Competitive sports are now in full swing at BYU-Idaho with the completion of tryouts for competitive golf, lacrosse, ultimate frisbee and tennis this last week and softball tryouts to come on May 3 and 4.

Tennis tryouts were held at the BYU-Idaho Center courts, where students came with rackets in hand to try to make it onto one of six teams.

Ben Millard, the assistant tennis director and a senior studying business management, said many are playing competitive for the first time, while others are returning to the league.

Jared Chapman, a senior majoring in general studies, is returning for his fourth year of competitive tennis at BYU-I. He said he has been playing for 10 years since he started in the 10th grade. Chapman said he is looking forward to another season and is hoping to be as successful as his previous seasons.

“I haven’t lost a match since playing here on campus,” Chapman said.

Erika Reeder, a junior majoring in marriage and family studies, said she originally tried tennis as a way to meet new people.

“I tried out thinking it would be a good way to make friends,” Reeder said. “After the first season, I ended up loving tennis and have been doing it every spring since.”

Unlike the other spring sports, tennis will be played both on outdoor and indoor courts.

Millard said the top ranked matches will be played on the outdoor tennis courts located across the street from the John W. Hart Building. Not all of the matches will be able to be scheduled on these two courts. All other matches will be played at the I-Center courts.

“The goal is to have as many matches as we can on the outdoor courts, but the indoor will act as overflow,” Millard said. “Playing on the outdoor courts is definitely what the players prefer. The surface makes all the difference.”

Millard said when the ball hits the court in the I-Center, it doesn’t slow it down as much as an outdoor court and it makes it difficult to return.

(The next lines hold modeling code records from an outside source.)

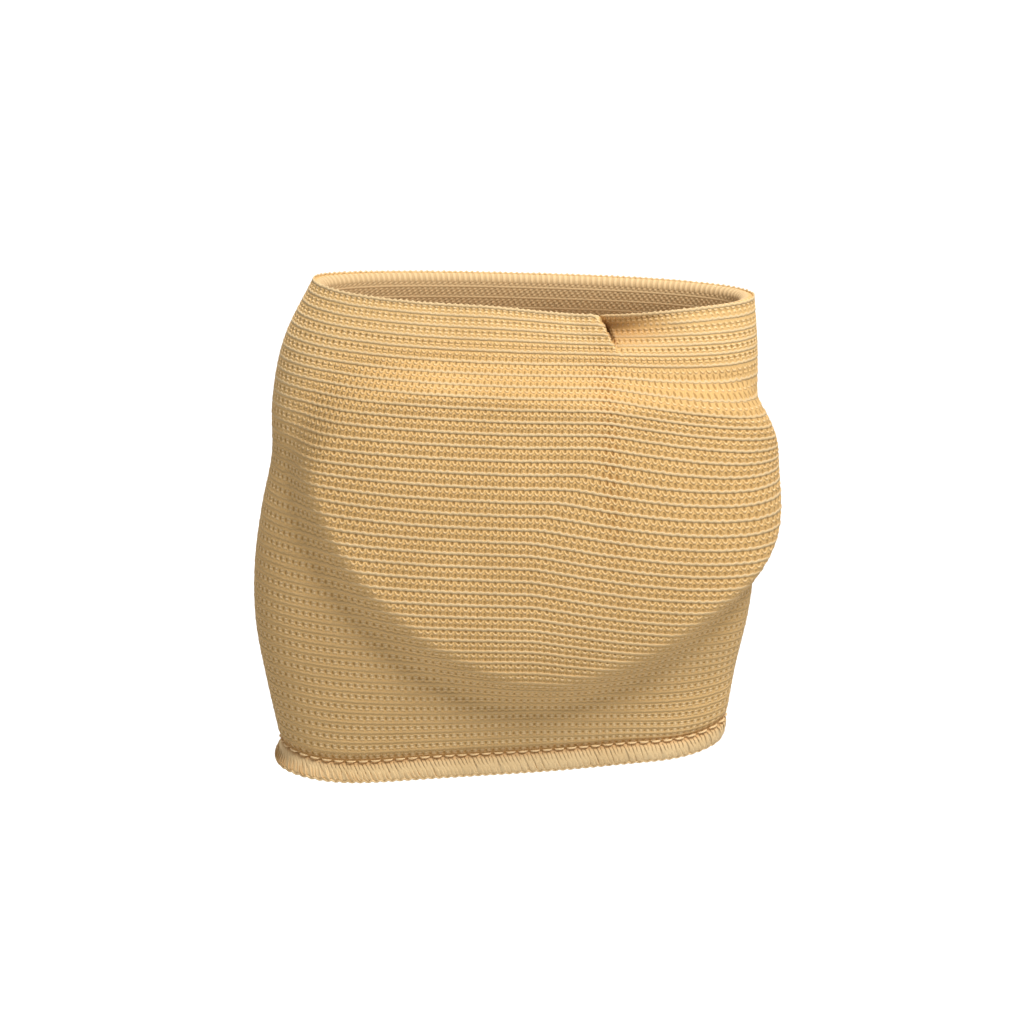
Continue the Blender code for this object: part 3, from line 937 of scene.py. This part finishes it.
class Finish:
    """A Principled material under construction, with its noises on Object coordinates."""

    def __init__(self, name, roughness):
        self.material = bpy.data.materials.new(name)
        self.material.use_nodes = True
        self.tree = self.material.node_tree
        self.shader = self.tree.nodes["Principled BSDF"]
        self.put("Roughness", roughness)
        self.put("Specular IOR Level", SPECULAR)
        source = self.tree.nodes.new("ShaderNodeTexCoord")
        self.place = source.outputs["Object"]

    def put(self, name, value):
        """Sets one of the shader's own sockets to a plain value."""
        self.shader.inputs[name].default_value = value

    def link(self, out, into):
        """Joins an output to an input."""
        self.tree.links.new(out, into)

    def noise(self, scale, detail):
        """A noise pattern, 0 to 1, of that many grains to the metre."""
        node = self.tree.nodes.new("ShaderNodeTexNoise")
        node.inputs["Scale"].default_value = scale
        node.inputs["Detail"].default_value = detail
        self.link(self.place, node.inputs["Vector"])
        return node.outputs["Fac"]

    def attribute(self, name):
        """The piece's own value of that name, 0 to 1."""
        node = self.tree.nodes.new("ShaderNodeAttribute")
        node.attribute_name = name
        return node.outputs["Fac"]

    def math(self, operation, first, second=0.0):
        """One arithmetic step between outputs and numbers."""
        node = self.tree.nodes.new("ShaderNodeMath")
        node.operation = operation
        for value, socket in zip((first, second), node.inputs):
            if isinstance(value, (int, float)):
                socket.default_value = value
            else:
                self.link(value, socket)
        return node.outputs[0]

    def product(self, first, second):
        """One output or number times another."""
        return self.math("MULTIPLY", first, second)

    def rest_of(self, value):
        """What is left of 1."""
        return self.math("SUBTRACT", 1.0, value)

    def number_mix(self, share, first, second):
        """Two numbers mixed by a share."""
        node = self.tree.nodes.new("ShaderNodeMix")
        self.link(share, node.inputs[0])
        self.link(first, node.inputs[2])
        self.link(second, node.inputs[3])
        return node.outputs[0]

    def step(self, value, low, high):
        """0 below low, 1 above high, and a smooth S between them."""
        node = self.tree.nodes.new("ShaderNodeMapRange")
        node.interpolation_type = "SMOOTHSTEP"
        node.inputs["From Min"].default_value = low
        node.inputs["From Max"].default_value = high
        self.link(value, node.inputs["Value"])
        return node.outputs["Result"]

    def two_tone(self, value, colours, low=0.3, high=0.7):
        """The first colour where a value is below low, the second above high, blended between."""
        node = self.tree.nodes.new("ShaderNodeValToRGB")
        for element, place, colour in zip(node.color_ramp.elements, (low, high), colours):
            element.position = place
            element.color = (*colour, 1.0)
        self.link(value, node.inputs["Fac"])
        return node.outputs["Color"]

    def mix(self, share, first, second):
        """Two colours mixed by a share. The second may be a plain colour."""
        node = self.tree.nodes.new("ShaderNodeMix")
        node.data_type = "RGBA"
        self.link(share, node.inputs[0])
        self.link(first, node.inputs[6])
        if isinstance(second, tuple):
            node.inputs[7].default_value = (*second, 1.0)
        else:
            self.link(second, node.inputs[7])
        return node.outputs[2]

    def bump(self, height, distance, strength):
        """A relief on the surface, in metres for a height from 0 to 1."""
        node = self.tree.nodes.new("ShaderNodeBump")
        node.inputs["Distance"].default_value = distance
        node.inputs["Strength"].default_value = strength
        self.link(height, node.inputs["Height"])
        self.link(node.outputs["Normal"], self.shader.inputs["Normal"])

    def with_painted_shade(self, colour):
        """A colour under the piece's painted shade: brown in a shaded hollow, dark deep in a fold."""
        shade = self.attribute("fold")
        deep = self.two_tone(shade, (HOLLOW_SHADE_COLOUR, FOLD_SHADE_COLOUR), 0.40, 0.95)
        return self.mix(shade, colour, deep)

    def colour(self, value):
        """Sets the base colour from an output."""
        self.link(value, self.shader.inputs["Base Color"])

    def sheen(self, weight, tint):
        """The soft light of fibres that stand up from the yarn."""
        self.put("Sheen Weight", weight)
        self.put("Sheen Roughness", SHEEN_ROUGHNESS)
        self.put("Sheen Tint", (*tint, 1.0))


def yarn_finish(name, colours, slack_colours=None, roughness=0.82):
    """Spun yarn: fine fibres in its colour and relief, and slow changes from place to place.

    With slack_colours, the piece's stretched-knit attribute says where the first colours are seen;
    at the cushion's low end it is lowered, so that the darker slack colours paint shade there. The
    nubs then get a painted highlight.
    """
    finish = Finish(name, roughness)
    fibres = finish.noise(YARN_FIBRES, 3.0)
    patches = finish.noise(YARN_PATCHES, 2.0)
    fine = finish.product(fibres, 1.0 - YARN_PATCH_SHARE)
    slow = finish.product(patches, YARN_PATCH_SHARE)
    blend = finish.math("ADD", fine, slow)
    colour = finish.two_tone(blend, colours, high=0.68)
    if slack_colours is not None:
        slack = finish.two_tone(blend, slack_colours, high=0.68)
        colour = finish.mix(finish.attribute("stretch_and_low_shade"), slack, colour)
        # Painted highlight on the nubs.
        nub_highlight = finish.product(finish.attribute("nub"), NUB_HIGHLIGHT_SHARE)
        colour = finish.mix(nub_highlight, colour, NUB_HIGHLIGHT_COLOUR)
    finish.colour(finish.with_painted_shade(colour))
    finish.bump(fibres, YARN_RELIEF, 0.7)
    finish.sheen(0.10, colours[1])
    return finish.material


def ground_finish():
    """The cloth under the yarns, and the knit's flat back inside.

    Outside, the holes get painted shade, whose places come from the cosine of the wale and the
    sine or cosine of the course: where the knit is open, high in its course at a wale and low
    between two wales, and elsewhere one to a stitch. They get less of it where the turned-in edge
    lies behind. The slit, the hollow, the crease and the needle holes get painted shade too.
    """
    finish = Finish("knit_ground", 0.9)
    place = finish.tree.nodes.new("ShaderNodeUVMap")
    place.uv_map = "knit"
    split = finish.tree.nodes.new("ShaderNodeSeparateXYZ")
    finish.link(place.outputs["UV"], split.inputs[0])
    turn = 2.0 * math.pi
    wale = finish.math("COSINE", finish.product(split.outputs[0], turn))
    course = finish.math("COSINE", finish.product(split.outputs[1], turn))
    half_course = finish.math("COSINE", finish.product(split.outputs[1], 2.0 * turn))
    around_nubs = finish.product(finish.product(wale, half_course), -1.0)
    up_course = finish.math("SINE", finish.product(split.outputs[1], turn))
    by_turns = finish.product(finish.product(wale, up_course), -1.0)
    between = finish.product(finish.rest_of(wale), finish.rest_of(course))
    one_each = finish.math("SUBTRACT", finish.product(between, 0.5), 1.0)
    hole = finish.number_mix(finish.attribute("open"), one_each, by_turns)
    hole = finish.step(hole, *HOLE_EDGE)
    behind = finish.product(finish.attribute("doubled"), DOUBLED_HOLES)
    hole = finish.product(hole, finish.rest_of(behind))
    fibres = finish.noise(GROUND_FIBRES, 3.0)
    cloth = finish.two_tone(fibres, GROUND_COLOURS)
    # Painted shade in the holes.
    dark = finish.two_tone(fibres, HOLE_SHADE_COLOURS)
    ridges = finish.step(course, *RIDGE_EDGE)
    bumps = finish.step(around_nubs, *BUMP_EDGE)
    weave = finish.math("MAXIMUM", finish.rest_of(finish.product(bumps, BUMP_SHARE)), ridges)
    back = finish.two_tone(weave, BACK_COLOURS, 0.1, 0.8)
    inside = finish.attribute("inside")
    outside = finish.with_painted_shade(finish.mix(hole, cloth, dark))
    finish.colour(finish.mix(inside, outside, back))
    relief = finish.number_mix(inside, finish.rest_of(hole), weave)
    relief = finish.product(relief, 1.0 - GROUND_FIBRE_SHARE)
    relief = finish.math("ADD", relief, finish.product(fibres, GROUND_FIBRE_SHARE))
    finish.bump(relief, GROUND_RELIEF, 0.8)
    finish.sheen(0.20, BACK_COLOURS[1])
    return finish.material


def gel_finish():
    """Soft gel: light goes a little way in, and a fine grain dulls the gloss."""
    finish = Finish("soft_gel", 0.42)
    clouds = finish.noise(GEL_CLOUDS, 3.0)
    finish.colour(finish.two_tone(clouds, GEL_COLOURS, low=0.35))
    finish.bump(finish.noise(GEL_GRAIN, 2.0), GEL_RELIEF, 0.5)
    finish.put("Subsurface Weight", 0.5)
    finish.put("Subsurface Radius", (1.0, 0.5, 0.3))
    finish.put("Subsurface Scale", 0.004)
    return finish.material


def finished(piece, material):
    """The piece, with its material on it."""
    piece.data.materials.append(material)
    return piece


def pale_floor():
    """A pale floor that bends up in a quarter circle to a backdrop, as one sweep."""
    length = np.linspace(0.0, 1.0, 64)
    arc = np.clip((length - RUN_END) / (BEND_END - RUN_END), 0.0, 1.0) * 0.5 * np.pi
    y = FLOOR_FRONT + FLOOR_RUN * np.minimum(length / RUN_END, 1.0) + FLOOR_BEND * np.sin(arc)
    z = FLOOR + FLOOR_BEND * (1.0 - np.cos(arc))
    z = z + BACKDROP_RISE * np.clip((length - BEND_END) / (1.0 - BEND_END), 0.0, 1.0)
    x = np.linspace(-FLOOR_HALF_WIDTH, FLOOR_HALF_WIDTH, 12)
    points = np.stack(np.broadcast_arrays(x[None, :], y[:, None], z[:, None]), axis=-1)
    quads, _, _ = grid_faces(len(length), len(x), False, False)
    floor = make_mesh("pale_floor", points, quads)
    finish = Finish("pale_floor", 0.9)
    grain = finish.noise(3.0, 2.0)
    finish.colour(finish.two_tone(grain, FLOOR_COLOURS))
    return finished(floor, finish.material)


def studio_light():
    """A white sky, and the lamps as round soft lights."""
    world = bpy.data.worlds.new("studio")
    world.use_nodes = True
    sky = world.node_tree.nodes["Background"]
    sky.inputs["Color"].default_value = (1.0, 1.0, 1.0, 1.0)
    sky.inputs["Strength"].default_value = SKY_STRENGTH
    bpy.context.scene.world = world
    bpy.context.scene.view_settings.view_transform = "Standard"
    for lamp in LAMPS:
        light = bpy.data.lights.new(lamp.name, "AREA")
        light.shape = "DISK"
        light.size = lamp.size
        light.energy = lamp.watts
        holder = bpy.data.objects.new(lamp.name, light)
        holder.location = lamp.place
        sight = Vector(lamp.aim) - Vector(lamp.place)
        holder.rotation_euler = sight.to_track_quat("-Z", "Y").to_euler()
        bpy.context.scene.collection.objects.link(holder)


def photo_camera():
    """The photograph's view: the sole, seen from a little above its middle."""
    rise = math.radians(CAMERA_RISE)
    back = Vector((0.0, -math.cos(rise), math.sin(rise)))
    up = Vector((0.0, math.sin(rise), math.cos(rise)))
    data = bpy.data.cameras.new("photo_view")
    data.sensor_width = SENSOR
    data.lens = SENSOR * CAMERA_DISTANCE / FIELD
    view = bpy.data.objects.new("photo_view", data)
    aim = Vector((PICTURE_MIDDLE[0], 0.0, 0.0)) + up * PICTURE_MIDDLE[1]
    view.location = aim + back * CAMERA_DISTANCE
    view.rotation_euler = back.to_track_quat("Z", "Y").to_euler()
    bpy.context.scene.collection.objects.link(view)
    bpy.context.scene.camera = view


def main():
    """Makes every piece, gives it its finish and its place in the frame, and lights it."""
    sleeve = Sleeve()
    photo_camera()
    pale_floor()
    studio_light()
    ground = finished(cloth_ground(sleeve), ground_finish())
    ribs = finished(rib_yarns(sleeve), yarn_finish("elastic_rib", RIB_COLOURS, SLACK_RIB_COLOURS))
    stitch_yarn = yarn_finish("stitch_yarn", YARN_COLOURS, SLACK_YARN_COLOURS)
    stitches = [finished(stitch_yarns(sleeve, courses), stitch_yarn) for courses in COURSE_BANDS]
    band = finished(hem_band(sleeve), yarn_finish("hem_cloth", HEM_COLOURS))
    hem_thread = yarn_finish("hem_thread", THREAD_COLOURS, roughness=0.7)
    makers = (overlock_threads, scalloped_edge_thread, needle_stitches)
    threads = [finished(make_threads(sleeve), hem_thread) for make_threads in makers]
    cushion = finished(gel_cushion(sleeve), gel_finish())

    for piece in (ground, ribs, *stitches, band, *threads, cushion):
        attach(piece, "root")
    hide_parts("knit_sleeve")
    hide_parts("heel_hem")
    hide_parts("gel_pad")


main()
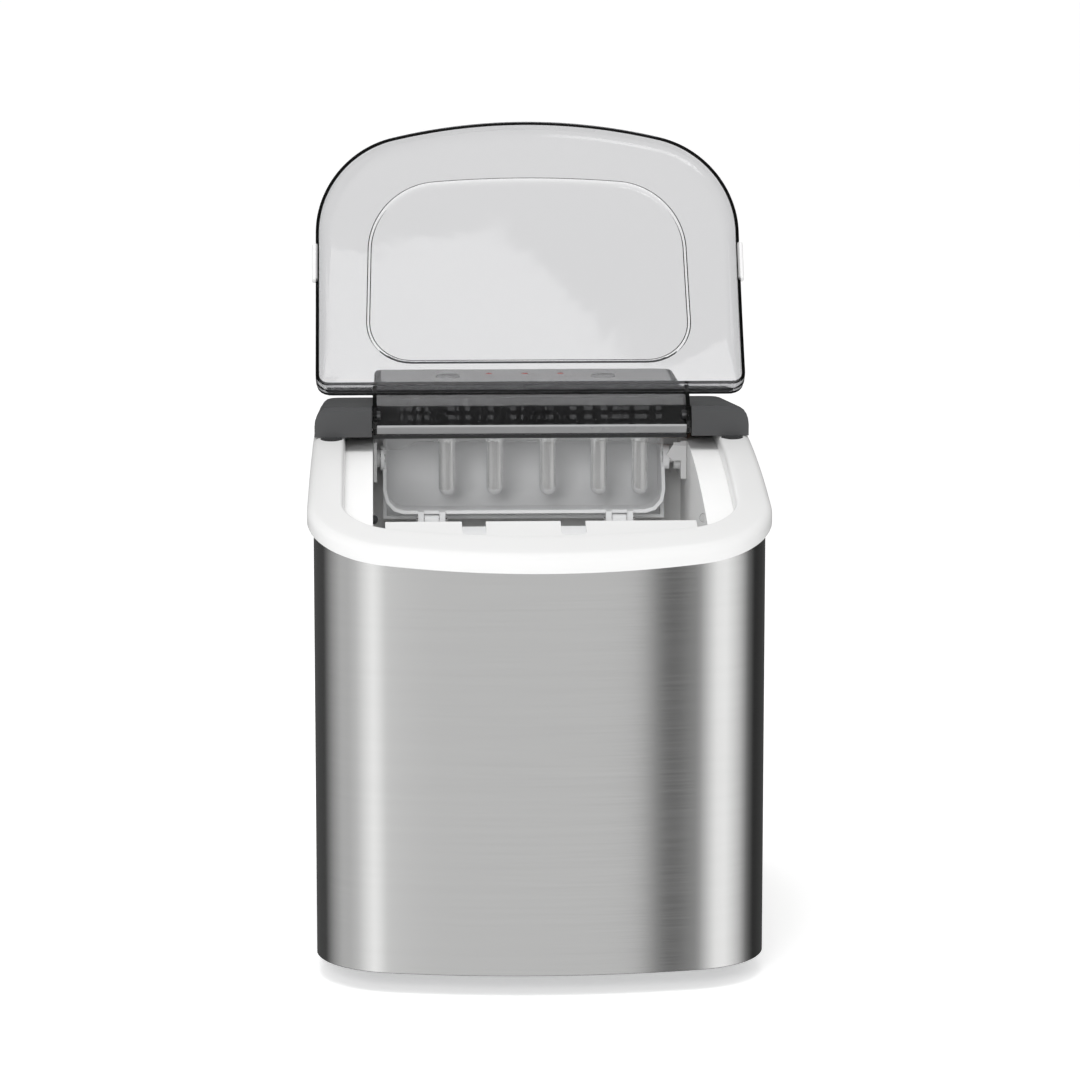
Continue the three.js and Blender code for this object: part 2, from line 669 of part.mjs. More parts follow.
function driveShaft() {
  return rod('x', 3.8, trayRight - 1.4, 110, [axisY, axisZ], 16);
}

function sideBracket() {
  const plate = block(98, cavityHalf - 0.3, 47, 84, 284, 309);
  const boss = rod('x', 8, 94, 99, [axisY, axisZ], 18);
  const web = block(93, 99, 47, 49.4, 296, 308);
  const fin = new THREE.ExtrudeGeometry(
    new THREE.Shape([[88.4, 299.5], [93.5, 295.5], [93.5, 307.5]].map((p) => new THREE.Vector2(...p))),
    { depth: 2.4, bevelEnabled: false },
  );
  fin.rotateX(Math.PI / 2);
  fin.translate(0, 49.4, 0);
  const bore = rod('x', 4.1, 80, 120, [axisY, axisZ], 16);
  return cut(join(plate, boss, web, solid(fin)), bore);
}

function trayMotor() {
  const left = cavityHalf + 2.5 + gap;
  const gearbox = block(left, left + 18, 40, 82, 264, 305);
  const drum = rod('y', 11, 16, 41, [left + 12, 280], 18);
  const bore = rod('x', 4.1, 90, 111, [axisY, axisZ], 16);
  return cut(join(gearbox, drum), bore);
}

// ---------- water circuit ----------
function waterPump() {
  const profile = [[0, 30], [20, 30], [20, 62], [14, 66], [14, 78], [0, 78]];
  const body = turned(profile, 20).translate([38, 36, 0]);
  const outlet = rod('x', 4, 14, 30, [36, 54], 12);
  const plate = block(14, 62, 14, 58, 27, 30.5);
  return join(body, outlet, plate);
}

function pumpHose() {
  const path = [
    [12.8, 36, 54], [8, 36, 55.6], [6, 40, 90], [6, 60, 140], [-30, 98, 200],
    [-66, 114, 226], [-100, 116, 256], [-110, 115, 290], [-110, 114.6, 308],
    [-110, 106, 315.8], [-110, 72, 316],
    [-107, 58, 316], [-98, 55, 316], [-84, 55, 316],
  ];
  return tube(path, 2.4, 44, 6);
}

function drainHose() {
  return tube([[-8, 4.8, 99.5], [-8, 26, 98], [-8, 90, 72], [-8, 130, 62], [-8, 156, 60]], 5.4, 20, 10);
}

// ---------- refrigeration ----------
const compressorPlace = [-68, 112];

function compressor() {
  const base = 22.3;
  const shell = turned([
    [0, base], [38, base], [45, base + 8], [46, base + 50], [46, base + 84],
    [40, base + 106], [26, base + 118], [0, base + 122],
  ], 28);
  const lugs = [0, 1, 2].map((i) => {
    const angle = Math.PI / 2 + i * 2 * Math.PI / 3;
    return rod('z', 10, base, base + 2.4, [46 * Math.cos(angle), 46 * Math.sin(angle)], 16);
  });
  const stubs = [[18, 12], [-14, -16]].map((at) => rod('z', 3.2, base + 100, base + 134, at, 10));
  return join(shell, ...lugs, ...stubs).translate([...compressorPlace, 0]);
}

function grommet(index) {
  const angle = Math.PI / 2 + index * 2 * Math.PI / 3;
  const x = compressorPlace[0] + 46 * Math.cos(angle);
  const y = compressorPlace[1] + 46 * Math.sin(angle);
  return turned([[0, 14.5], [8, 14.5], [6.6, 17], [8, 22], [0, 22]], 14).translate([x, y, 0]);
}

function condenser() {
  const core = block(14, 124, 98, 120, 30, 140);
  const fins = [];
  for (let row = 0; row < 13; row++) {
    const z = 34 + row * 8;
    fins.push(block(10, 128, 95, 100, z, z + 4));
  }
  return join(core, ...fins);
}

const fanPlace = [69, 85];

function fanShroud() {
  const frame = block(14, 124, 120.4, 136, 30, 140);
  const hollow = block(17, 121, 119, 132, 33, 137);
  const mouth = rod('y', 50, 118, 140, fanPlace, 32);
  return cut(frame, hollow, mouth);
}

function fanRotor() {
  const hub = rod('y', 14, 138, 150, fanPlace, 20);
  const blades = [];
  for (let i = 0; i < 5; i++) {
    const blade = new THREE.BoxGeometry(36, 1.6, 26);
    blade.rotateX(0.5);
    blade.translate(29, 144, 0);
    blade.rotateY(i * 2 * Math.PI / 5);
    blade.translate(fanPlace[0], 0, fanPlace[1]);
    blades.push(solid(blade));
  }
  return join(hub, ...blades);
}

function fanMotor() {
  const body = rod('y', 13, 151, 164, fanPlace, 20);
  const arms = block(14, 124, 158, 162, fanPlace[1] - 5, fanPlace[1] + 5);
  return join(body, arms);
}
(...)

McKenna Waite, a freshman studying public health, said with the top matches being played outside, players are more motivated to make it into the top spots on their team so they can play outdoors.

Waite said she played tennis in high school, in clubs and on a team at a community college. She said she was excited to get into the competitive scene for tennis on campus.

“Playing inside is just not the same,” Waite said. “I guess the competition is to be the ones who play on the outdoor courts.”

Other sports had tryouts at their various outdoor locations according to the Sports Activities Web page.

The tryouts for golf included putting, chipping, driving range and a 9-hole round, according to the Sports Activities Web page.

Lacrosse and Ultimate Frisbee teams have been chosen for the spring season. Softball tryouts are anticipated to happen this week on May 3 and 4 from 4-6 p.m at the four-plex according to the Sports Activities Web page.